Danach hat der Arbeitgeber darzulegen und ggf. zu beweisen, dass das Betriebsrats­mitglied eine arbeitsvertragliche (Neben-)Pflicht schuldhaft verletzt und diese somit zu vertreten hat.

Zudem, so das Arbeitsgericht Düsseldorf, habe ein Gericht von Amts wegen zu prüfen, ob ein etwaiger Schadenersatz­anspruch des Arbeitgebers durch sein etwaiges Mitverschulden gemindert oder sogar gänzlich gegenüber einem Betriebsrats­mitglied ausgeschlossen sei.

Fazit

In den Fällen, in denen ein Betriebsrat eine höhere Bezahlung vom Arbeitgeber verlangt, muss das Betriebsrats­mitglied darlegen und ggf. beweisen, dass die Voraussetzungen für eine höhere Bezahlung nach § 37 Abs. 4 BetrVG oder aber nach §§ 611a Abs. 2, 78 Satz 2 BetrVG vorliegen.

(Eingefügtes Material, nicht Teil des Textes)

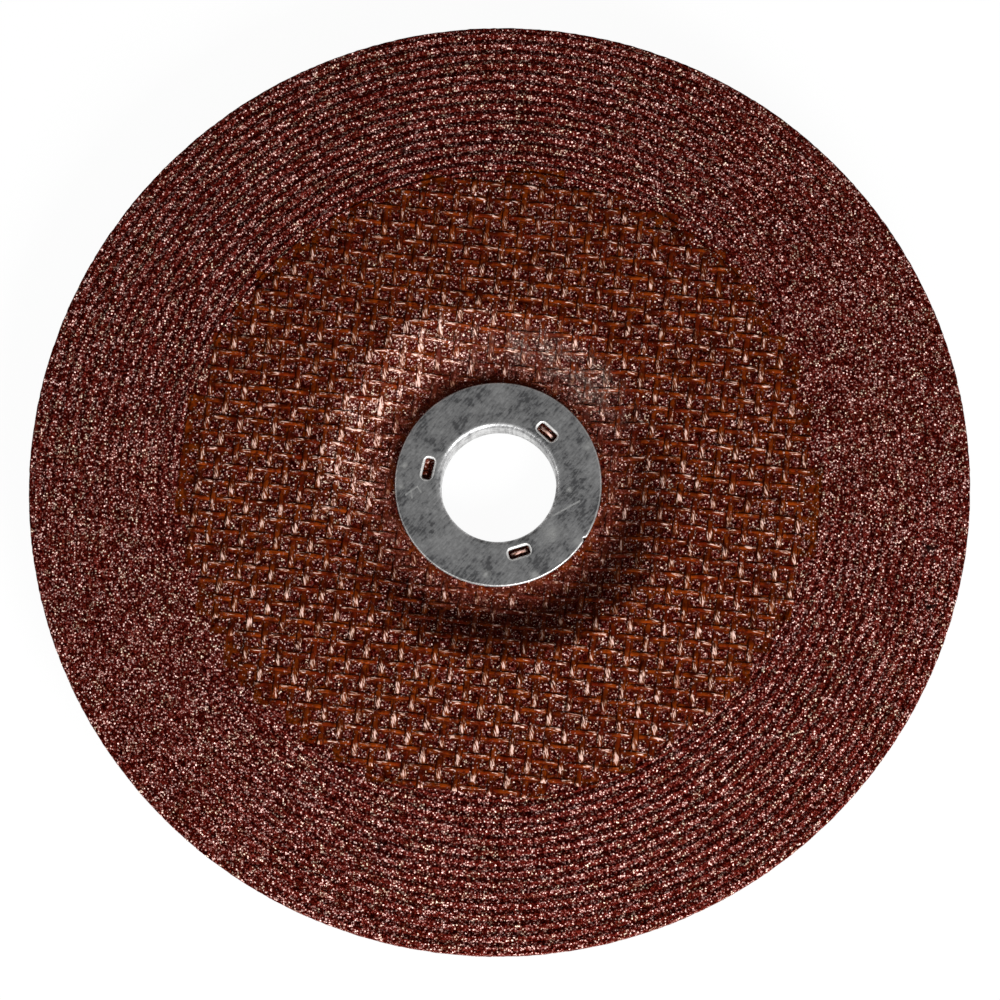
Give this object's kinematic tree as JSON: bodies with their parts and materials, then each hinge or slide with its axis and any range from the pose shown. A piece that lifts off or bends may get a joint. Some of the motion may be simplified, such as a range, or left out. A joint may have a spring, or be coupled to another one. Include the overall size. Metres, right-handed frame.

In den Fällen, in denen der Arbeitgeber gegenüber dem Betriebsrats­mitglied in der Vergangenheit bereits gezahlte Vergütungen nunmehr wegen angeblicher Überzahlung im Wege des Schadenersatzes zurückfordert und ggf. sogar darüber hinaus noch das Betriebsrats­mitglied unter Berücksichtigung dessen herabgruppiert, muss der Arbeitgeber für eine erfolgreiche Durchsetzung seiner Schadenersatz­ansprüche nicht nur darlegen und ggf. beweisen, dass die bisher gezahlten Vergütungen tatsächlich überhöht waren, sondern darüber hinaus auch, dass das Betriebsrats­mitglied diese überhöhten Vergütungen des Arbeitgebers an ihn auch schuldhaft zu vertreten hat.

Je nach Ausgang eines solchen Rechtsstreits hat der Arbeitgeber das Betriebsrats­mitglied ggf. entweder rechtswidrig im Sinne von § 78 Satz 2 BetrVG benachteiligt oder rechtswidrig begünstigt. Ein wahrhaft schmaler Grat, auf dem sich die Betriebs­parteien bewegen müssen.